Sind solche Fälle nicht ein Grund zur Sorge?
 
Schon. Aber theoretisch kann man auch in ein Flugzeug steigen, das dann abstürzt. Es gibt immer Risiken. Es gibt Menschen, die nicht so technokratisch an die Sache gehen und aus spirituellen oder religiösen Gründen nicht in ihre Körper eingreifen würden - weil sie ein starkes Schamgefühl haben, oder ein gewisses Gefühl der Würde nicht verlieren wollen. Manche kommen nicht damit klar, mal im Liegen in eine Flasche pinkeln zu müssen oder zwei Venenverweilkanülen im Arm zu haben, oder eine Nadel in den Rücken zu kriegen. Manchmal bekommt man auch für die gesamte Dauer der Studie den übelsten Krankenhausfraß vorgesetzt – zum Beispiel bei der Forschungsstelle, wo in London so viel passiert ist – und ich muss dann zusehen, dass ich genügend Protein in meinen Körper bekomme. Bei der Kaffeeausgabe, wir dürfen nur koffeinfreien trinken, lasse ich mir den Becher fast komplett mit Milch auffüllen, damit ich extra Eiweiß zu mir nehme. Ein vegan lebender Proband hat während einer Studie keine speziellen Speisen bekommen und verlor ziemlich viel Gewicht über die Laufzeit.

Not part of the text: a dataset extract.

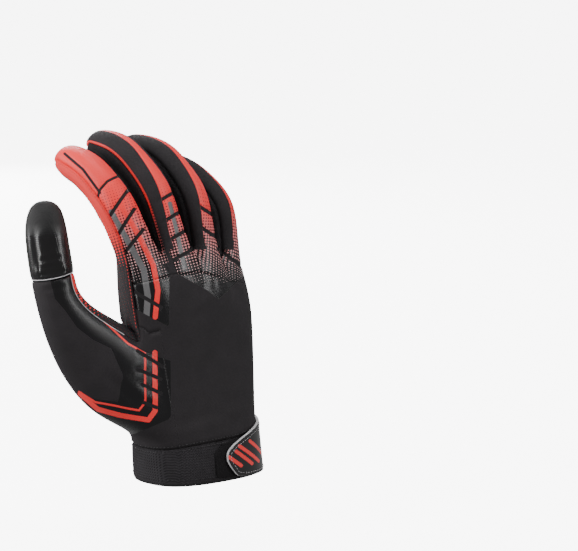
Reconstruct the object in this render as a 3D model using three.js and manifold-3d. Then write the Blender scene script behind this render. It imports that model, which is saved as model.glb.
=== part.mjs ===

Das ist die Kehrseite, die man vielleicht nicht häufig genug anspricht. 
 
Wie lange willst du an Studien teilnehmen?
 
Ich fühle mich absolut gesund und bin fit. Solange das so bleibt und die Teilnahme mit meiner Karriere vereinbar ist, werde ich so weitermachen.
 
 
 
 
*Jonas heißt eigentlich anders und möchte anonym bleiben.